Who can be voted on to the CSA?
Anyone who wants to stand for election must, specifically, be a Swiss citizen, live abroad, speak French or German, have ties with the Swiss community in their respective region, and be able to travel to Switzerland twice a year in order to participate in CSA meetings. The umbrella organisations and Swiss associations can specify additional eligibility requirements. Delegates receive a modest fee for attending meetings. They must cover the cost of travel and accommodation themselves.
What powers does the CSA have?
The CSA is the governing body of the Organisation of the Swiss Abroad. As an independent foundation, it represents the interests of the Swiss Abroad in Switzerland. Not only is the CSA able to lobby and make political statements, it can also put forward specific demands, decide on referendum slogans, and issue voting recommendations. However, it has no legislative powers.
What are the CSA’s key achievements?
- Swiss Abroad enshrined in the Federal Constitution (Art. 40)
- Continued voluntary old-age and survivors’ insurance (OASI) and disability insurance (DI)

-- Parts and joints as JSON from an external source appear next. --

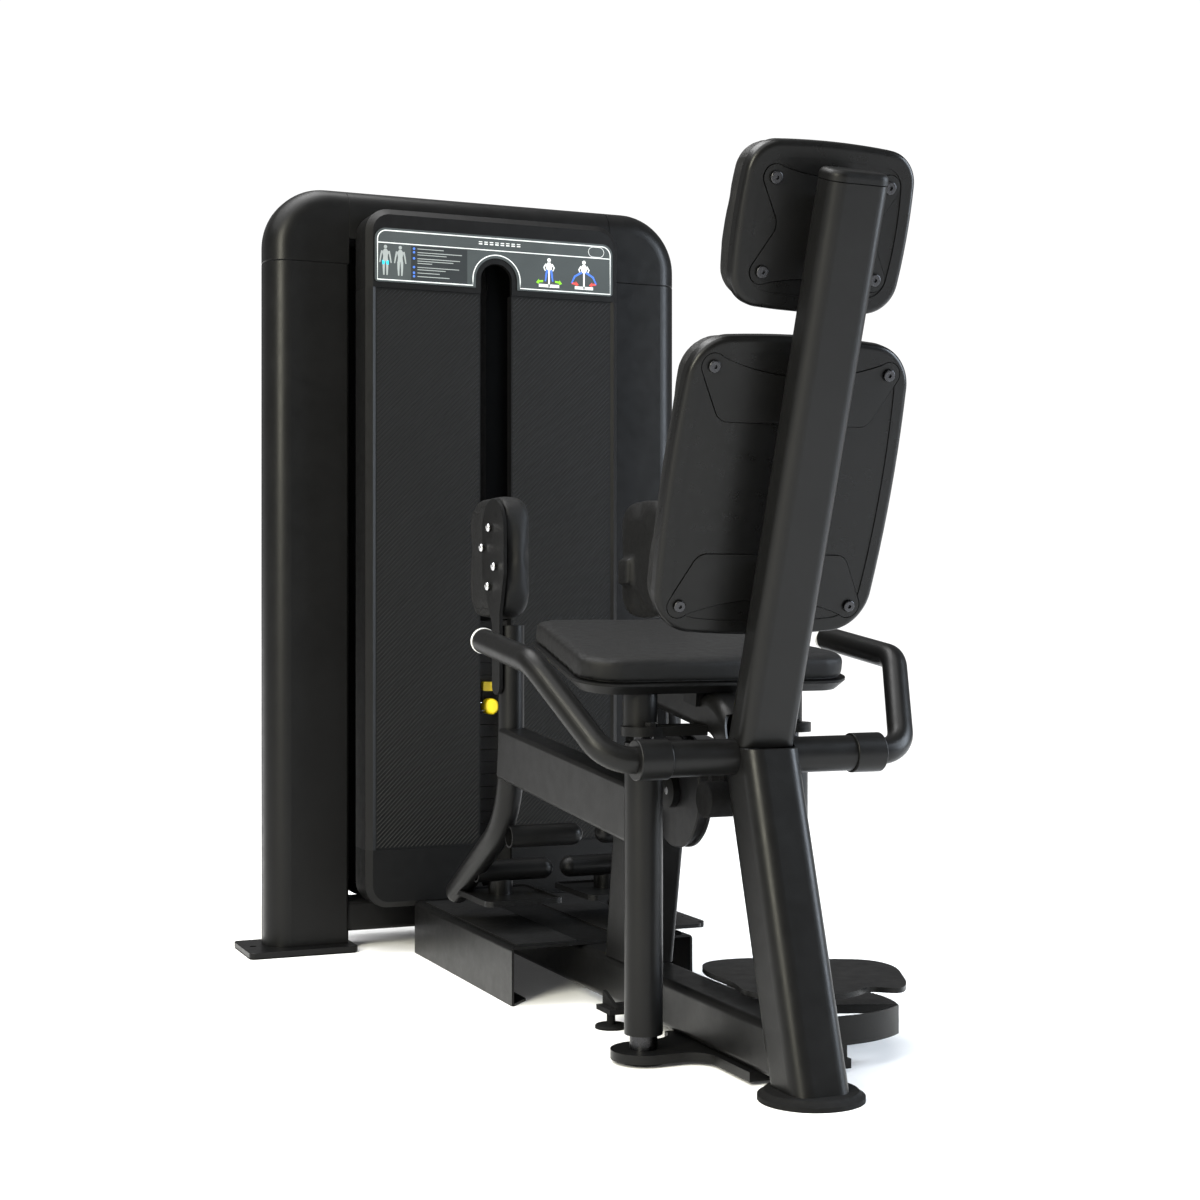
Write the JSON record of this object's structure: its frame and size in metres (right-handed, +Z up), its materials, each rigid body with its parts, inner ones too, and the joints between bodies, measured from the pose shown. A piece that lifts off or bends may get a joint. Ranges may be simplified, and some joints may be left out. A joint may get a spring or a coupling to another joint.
{
  "type": "hip abductor machine",
  "caption": "Selectorised seated hip abduction machine: weight tower with shrouded stack, raked back pads, seat, and two coupled leg arms with thigh pads.",
  "frame": {"origin": "centre of the bounding box at floor level", "axes": "+Z up, +Y from the seat towards the weight tower (the way the sitter faces), +X to the sitter's right"},
  "size_m": [0.97, 1.6842, 1.505],
  "materials": {
    "frame_black": "satin textured powder coat",
    "mesh_sheet": "fine ribbed satin sheet",
    "moulding": "fine grained matte moulding",
    "panel_graphics": "printed polycarbonate sheet",
    "upholstery": "smooth matte vinyl upholstery",
    "rubber_black": "matte ribbed rubber",
    "bright_steel": "ground steel bar",
    "bolt_black": "black oxide bolts and pins",
    "stack_iron": "black painted plate",
    "pulley_nylon": "moulded nylon",
    "belt": "matte flat belt and coated cable",
    "signal_yellow": "glossy yellow moulding",
    "cap_white": "satin white moulded cap"
  },
  "bodies": {
    "frame": {"tower_posts": "frame_black", "tower_corners": "frame_black", "tower_top_beam": "frame_black", "tower_crossmember": "frame_black", "tower_foot_plates": "frame_black", "rear_leg": "frame_black", "back_post": "frame_black", "cross_tubes": "frame_black", "seat_support": "frame_black", "base_beam": "frame_black", "base_lug_plate": "frame_black", "platform": "frame_black", "seat_column": "frame_black", "column_pulley_bracket": "frame_black", "pivot_lugs": "frame_black", "pad_brackets": "frame_black", "handles": "frame_black", "handle_collars": "frame_black", "shroud_sides": "frame_black", "shroud_mesh_panels": "mesh_sheet", "shroud_upper_bezel": "moulding", "shroud_lower_bezel": "moulding", "tower_rear_cover": "moulding", "back_shell": "moulding", "head_shell": "moulding", "seat_shell": "moulding", "back_post_cap": "moulding", "placard": "panel_graphics", "seat_pad": "upholstery", "back_pad": "upholstery", "head_pad": "upholstery", "floor_pads": "rubber_black", "rear_foot": "rubber_black", "platform_mats": "rubber_black", "stack_cushions": "rubber_black", "support_bumper": "rubber_black", "stack_guide_rods": "bright_steel", "pulley_axles": "bright_steel", "pad_bolts": "bolt_black", "pivot_pins": "bolt_black", "stack_resting_plates": "stack_iron", "belt_lift_run": "belt", "belt_drive_run": "belt", "handle_caps": "cap_white"},
    "right_arm": {"arm_right": "frame_black", "thigh_plate_right": "frame_black", "thigh_pad_right": "upholstery", "foot_tray_right": "frame_black", "drive_cam": "frame_black"},
    "left_arm": {"arm_left": "frame_black", "thigh_plate_left": "frame_black", "thigh_pad_left": "upholstery", "foot_tray_left": "frame_black"},
    "stack": {"stack_lifted_plates": "stack_iron", "selector_rod": "bright_steel", "selector_tether_tab": "signal_yellow"},
    "pin": {"selector_pin": "signal_yellow"},
    "top_pulley": {"belt_top_pulley": "pulley_nylon"},
    "base_pulley": {"belt_base_pulley": "pulley_nylon"},
    "free_pulley": {"column_pulley": "pulley_nylon"}
  },
  "joints": [
    {"name": "right_arm_swing", "type": "hinge", "parent": "frame", "child": "right_arm", "pos_m": [0.1235, -0.4072, 0.26], "axis": [0, 0, -1], "range_deg": [0, 50]},
    {"name": "left_arm_swing", "type": "hinge", "parent": "frame", "child": "left_arm", "pos_m": [-0.1235, -0.4072, 0.26], "axis": [0, 0, 1], "range_deg": [0, 50.1]},
    {"name": "stack_lift", "type": "slide", "parent": "frame", "child": "stack", "axis": [0, 0, 1], "range_m": [0, 0.1432], "deforming": ["belt_lift_run"]},
    {"name": "top_pulley_spin", "type": "hinge", "parent": "frame", "child": "top_pulley", "pos_m": [0, 0.7403, 1.335], "axis": [-1, 0, 0], "range_deg": [0, 160]},
    {"name": "base_pulley_spin", "type": "hinge", "parent": "frame", "child": "base_pulley", "pos_m": [0, 0.7583, 0.0835], "axis": [-1, 0, 0], "range_deg": [0, 240]},
    {"name": "free_pulley_spin", "type": "hinge", "parent": "frame", "child": "free_pulley", "pos_m": [0, -0.2782, 0.39], "axis": [1, 0, 0], "continuous": true},
    {"name": "selector_pin_pull", "type": "slide", "parent": "stack", "child": "pin", "axis": [0, -1, 0], "range_m": [0, 0.06]}
  ],
  "couplings": [
    {"joint": "left_arm_swing", "follows": "right_arm_swing", "ratio": 1},
    {"joint": "stack_lift", "follows": "right_arm_swing", "m_per_rad": 0.163},
    {"joint": "top_pulley_spin", "follows": "right_arm_swing", "ratio": 3.0467},
    {"joint": "base_pulley_spin", "follows": "right_arm_swing", "ratio": 4.5915}
  ]
}
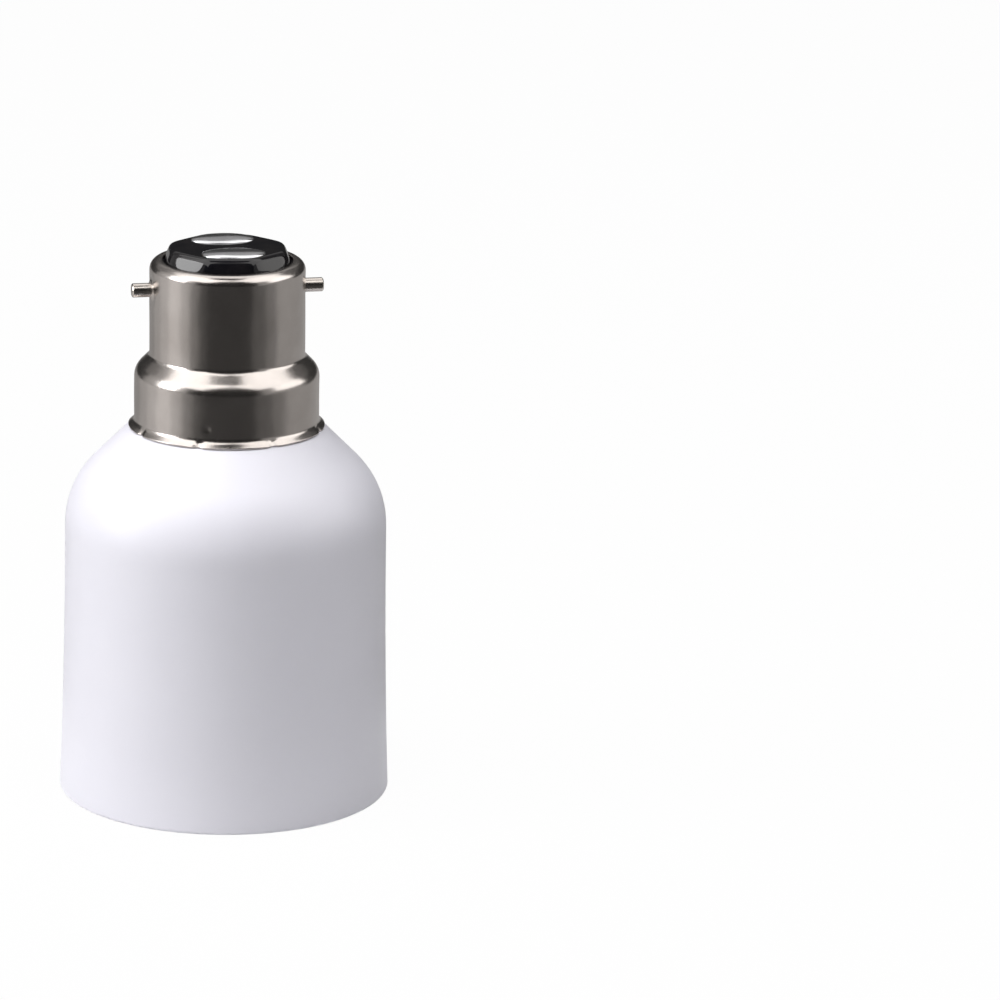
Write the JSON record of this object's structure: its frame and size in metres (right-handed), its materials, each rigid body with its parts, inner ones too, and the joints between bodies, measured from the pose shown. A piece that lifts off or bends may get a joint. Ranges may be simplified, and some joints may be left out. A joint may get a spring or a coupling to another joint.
{
  "type": "lamp socket adapter",
  "caption": "Bell-shaped adapter: a bayonet lamp cap on top feeds a large Edison screw socket in its open mouth, with a sprung centre contact.",
  "frame": {"origin": "centre of the circle that the socket's rim stands on", "axes": "+Z runs from the socket's mouth to the bayonet contacts; X runs along the two bayonet pins; Y runs through the two supply contacts and the two shell screws"},
  "size_m": [0.0472, 0.0472, 0.08],
  "materials": {
    "housing_plastic": "white moulded thermoplastic, satin gloss",
    "shell_nickel": "nickel-plated rolled sheet, slightly warm",
    "cap_nickel": "satin nickel plate on drawn sheet",
    "pin_nickel": "nickel-plated turned brass",
    "black_glass": "glossy opaque black pressed glass",
    "solder": "bright dip-soldered dome",
    "screw_plate": "zinc-plated steel",
    "contact_brass": "turned brass",
    "brass_terminal": "stamped brass",
    "bush_plastic": "pale moulded insulation",
    "spring_steel": "stainless spring wire",
    "copper": "tinned copper wire",
    "live_sleeve": "brown wire insulation",
    "neutral_sleeve": "blue wire insulation"
  },
  "bodies": {
    "adapter": {"housing": "housing_plastic", "screw_shell": "shell_nickel", "shell_tag": "brass_terminal", "contact_terminal": "brass_terminal", "contact_bush": "bush_plastic", "contact_spring": "spring_steel", "cap_shell": "cap_nickel", "cap_insulator": "black_glass", "shell_screw_front": "screw_plate", "shell_screw_back": "screw_plate", "contact_eyelet_front": "brass_terminal", "contact_eyelet_back": "brass_terminal", "solder_contact_front": "solder", "solder_contact_back": "solder", "bayonet_pin_left": "pin_nickel", "bayonet_pin_right": "pin_nickel", "live_wire_core": "copper", "live_wire_sleeve": "live_sleeve", "neutral_wire_core": "copper", "neutral_wire_sleeve": "neutral_sleeve"},
    "contact": {"centre_contact": "contact_brass"}
  },
  "joints": [
    {"name": "contact_slide", "type": "slide", "parent": "adapter", "child": "contact", "axis": [0, 0, 1], "range_m": [0, 0.002], "stiffness_N_per_m": 1500, "deforming": ["contact_spring"]}
  ]
}
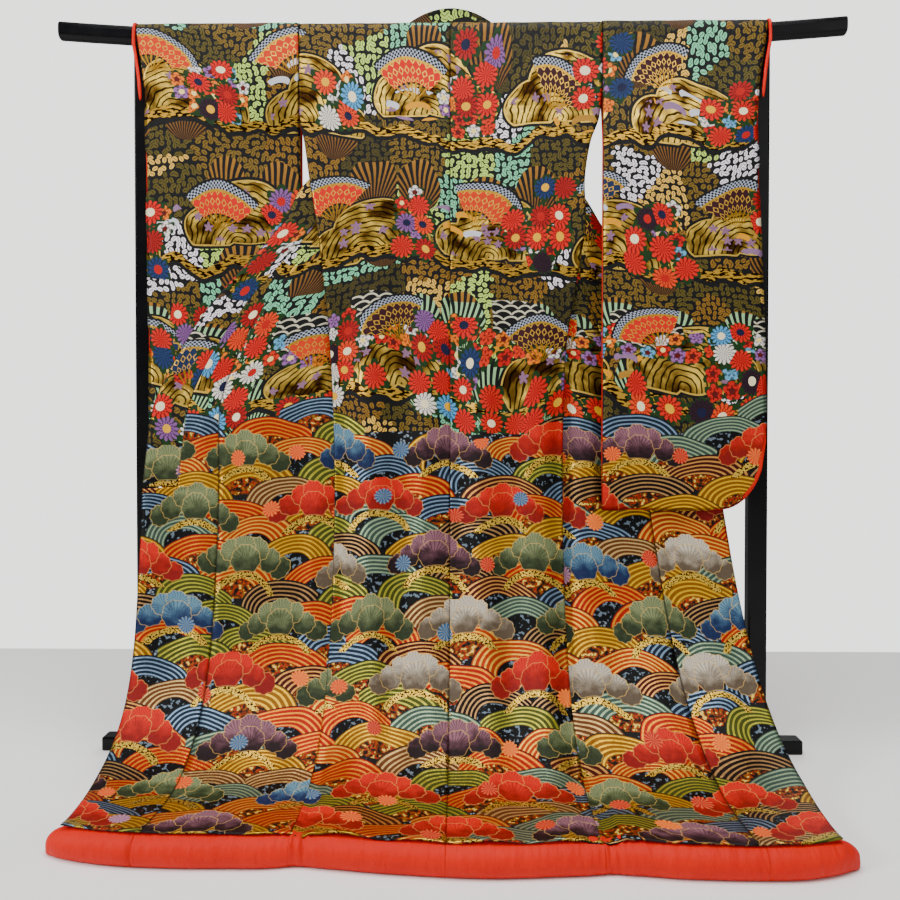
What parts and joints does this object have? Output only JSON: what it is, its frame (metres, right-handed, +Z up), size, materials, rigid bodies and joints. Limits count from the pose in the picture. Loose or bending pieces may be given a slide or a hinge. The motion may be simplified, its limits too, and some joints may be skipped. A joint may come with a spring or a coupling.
{
  "type": "uchikake wedding kimono on a kimono stand",
  "caption": "Formal padded-hem outer kimono of brocade, hung with its back in view over the rod of a black lacquered stand, its train spread on the floor.",
  "frame": {"origin": "on the floor, under the middle of the whole model's box", "axes": "+Z up, +X along the rod towards the right sleeve as seen, -Y towards the viewer of the garment's back"},
  "size_m": [1.696, 0.6724, 1.6122],
  "materials": {
    "brocade": "silk brocade woven with flat gold thread",
    "red_silk": "plain orange-red silk over padding",
    "lacquer": "glossy black lacquer"
  },
  "bodies": {
    "root": {"back_left": "brocade", "back_right": "brocade", "front_left": "brocade", "front_right": "brocade", "okumi_left": "brocade", "okumi_right": "brocade", "collar_left": "brocade", "collar_right": "brocade", "collar_nape": "brocade", "sleeve_left": "brocade", "sleeve_right": "brocade", "cuff_left": "red_silk", "cuff_right": "red_silk", "hem_roll_back_left": "red_silk", "hem_roll_back_right": "red_silk", "hem_roll_front_left": "red_silk", "hem_roll_front_right": "red_silk", "hem_roll_okumi_left": "red_silk", "hem_roll_okumi_right": "red_silk", "rod": "lacquer", "post_left": "lacquer", "post_right": "lacquer", "base_rail": "lacquer", "rail_end_left": "lacquer", "rail_end_right": "lacquer", "foot_left": "lacquer", "foot_right": "lacquer"}
  },
  "joints": []
}
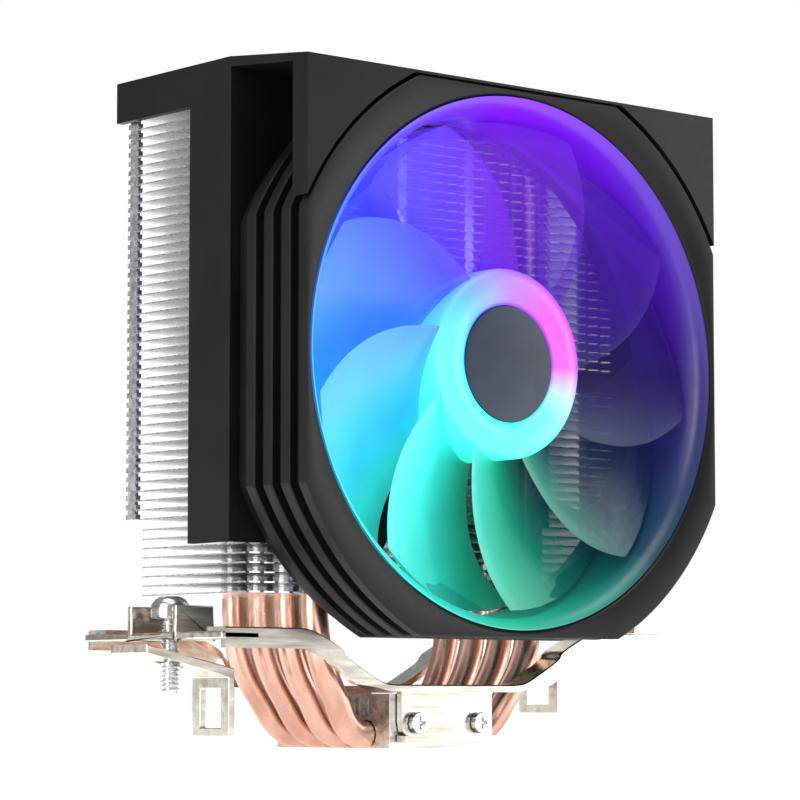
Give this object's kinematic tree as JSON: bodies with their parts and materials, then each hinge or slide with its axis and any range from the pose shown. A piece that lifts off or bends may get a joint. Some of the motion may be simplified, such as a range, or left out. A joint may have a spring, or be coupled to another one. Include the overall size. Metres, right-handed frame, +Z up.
{
  "type": "cpu tower cooler",
  "caption": "Tower cooler for a desktop processor, with a fin stack on copper heat pipes, a direct-contact base, a lighted axial fan under a black cover and a screw-tensioned socket clip.",
  "frame": {"origin": "centre of the cold plate's contact face, which is the lowest face of the base", "axes": "+Z up from the processor to the cover's top, -Y towards the fan's intake, +X to the right seen from the fan"},
  "size_m": [0.136, 0.072, 0.148],
  "materials": {
    "black_plastic": "satin moulded plastic",
    "lit_plastic": "frosted, lit from inside",
    "dark_plastic": "satin",
    "fin_aluminium": "bright rolled sheet",
    "base_aluminium": "machined",
    "copper": "polished copper tube",
    "nickel_steel": "nickel-plated sheet",
    "steel": "turned",
    "magnet": "sintered",
    "bronze": "sintered bearing bronze",
    "circuit_board": "solder mask"
  },
  "bodies": {
    "cooler": {"base_block": "base_aluminium", "bracket_screw_1": "steel", "bracket_screw_2": "steel", "bracket_screw_3": "steel", "bracket_screw_4": "steel", "cover_housing": "black_plastic", "fan_circuit_board": "circuit_board", "fan_frame": "black_plastic", "fin_stack": "fin_aluminium", "front_bracket": "nickel_steel", "heat_pipe_1": "copper", "heat_pipe_2": "copper", "heat_pipe_3": "copper", "heat_pipe_4": "copper", "left_yoke": "nickel_steel", "light_board_ring": "circuit_board", "light_diffuser_ring": "lit_plastic", "rear_bracket": "nickel_steel", "right_hook": "nickel_steel", "right_yoke": "nickel_steel", "sleeve_bearing": "bronze", "stator_core": "steel", "stator_winding": "copper"},
    "rotor": {"fan_rotor": "lit_plastic", "hub_light_ring": "lit_plastic", "hub_disc": "dark_plastic", "rotor_yoke": "steel", "magnet_ring": "magnet", "rotor_shaft": "steel"},
    "screw": {"tension_screw": "steel"},
    "hook": {"left_hook": "nickel_steel"}
  },
  "joints": [
    {"name": "fan_spin", "type": "hinge", "parent": "cooler", "child": "rotor", "pos_m": [0, -0.034, 0.084], "axis": [0, 1, 0], "continuous": true},
    {"name": "screw_turn", "type": "hinge", "parent": "cooler", "child": "screw", "pos_m": [-0.06, 0, 0.02], "axis": [0, 0, 1], "range_deg": [0, 1080]},
    {"name": "hook_tilt", "type": "hinge", "parent": "cooler", "child": "hook", "pos_m": [-0.0483, 0, 0.0165], "axis": [0, 1, 0], "range_deg": [0, 3]}
  ],
  "couplings": [
    {"joint": "hook_tilt", "follows": "screw_turn", "ratio": 0.0027777}
  ]
}
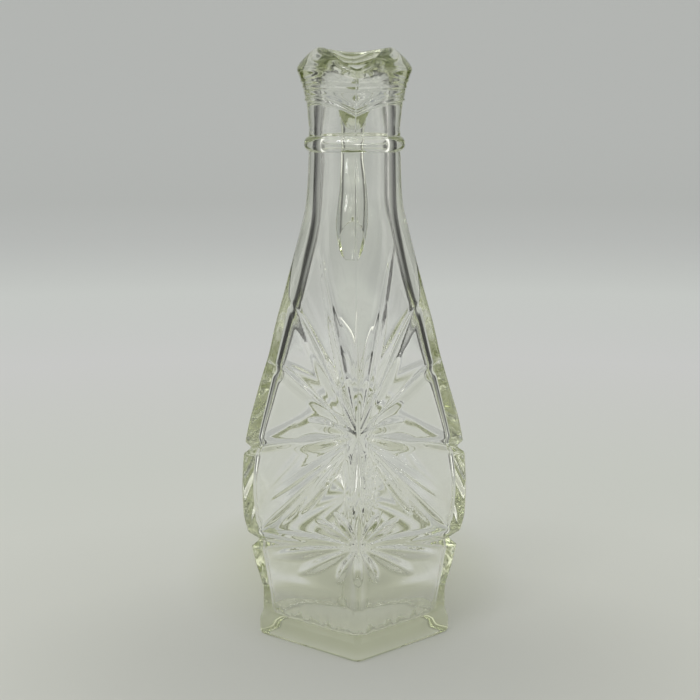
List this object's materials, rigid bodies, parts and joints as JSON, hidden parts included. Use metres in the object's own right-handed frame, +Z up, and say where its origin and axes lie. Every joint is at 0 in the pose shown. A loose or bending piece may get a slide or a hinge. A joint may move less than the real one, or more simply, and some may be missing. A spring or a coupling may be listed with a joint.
{
  "type": "glass cruet",
  "caption": "Square pressed-glass cruet with star cuts, long round neck, pouring lip and loop handle; empty and open at the mouth.",
  "frame": {"origin": "middle of the flat base, on the axis of body and neck", "axes": "+Z up along the neck, -Y towards the pouring spout, +Y towards the handle, +X to the right seen from the spout side"},
  "size_m": [0.0632, 0.064, 0.165],
  "materials": {
    "clear_glass": "clear pressed glass with a faint green tint in the thick parts"
  },
  "bodies": {
    "root": {"cruet_glass": "clear_glass"}
  },
  "joints": []
}
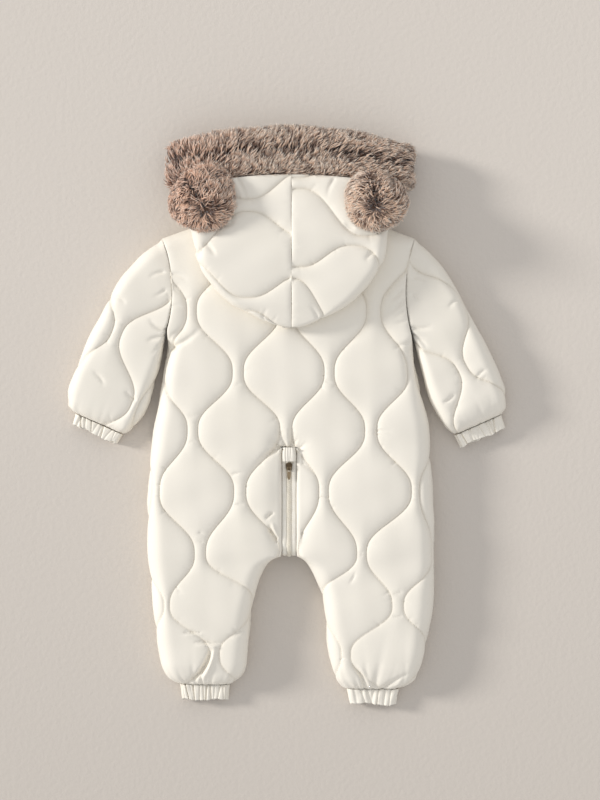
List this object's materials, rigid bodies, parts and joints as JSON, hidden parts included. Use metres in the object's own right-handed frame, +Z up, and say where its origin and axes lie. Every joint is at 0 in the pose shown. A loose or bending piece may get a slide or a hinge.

- Training and education funding for young Swiss Abroad
- Introduction of postal voting
- Adoption of the Swiss Abroad Act
For further information, visit swisscommunity.org > voting & co-determination > The Council of the Swiss Abroad
Details also available from:
OSA Legal Service;
tel.: +41 31 356 61 00; firstname.lastname@example.org
Making an informed choice
Not all countries share the same procedure for electing CSA delegates, so the vote cannot be centrally coordinated. Details of elections in individual countries and regions will therefore appear in the regional editions of “Swiss Review”. The respective Swiss associations and umbrella organisations that coordinate the ballot will provide details on how voting will take place as well as information about election events. Candidates should contact the editorial office of their local “Swiss Review” to have their election profiles published in the regional edition.
Your election hub
SwissCommunity.org will play a key role during the elections, allowing voters to engage directly with candidates. You can ask questions, criticise, make suggestions, voice concerns and, naturally, discuss the issues that matter to you.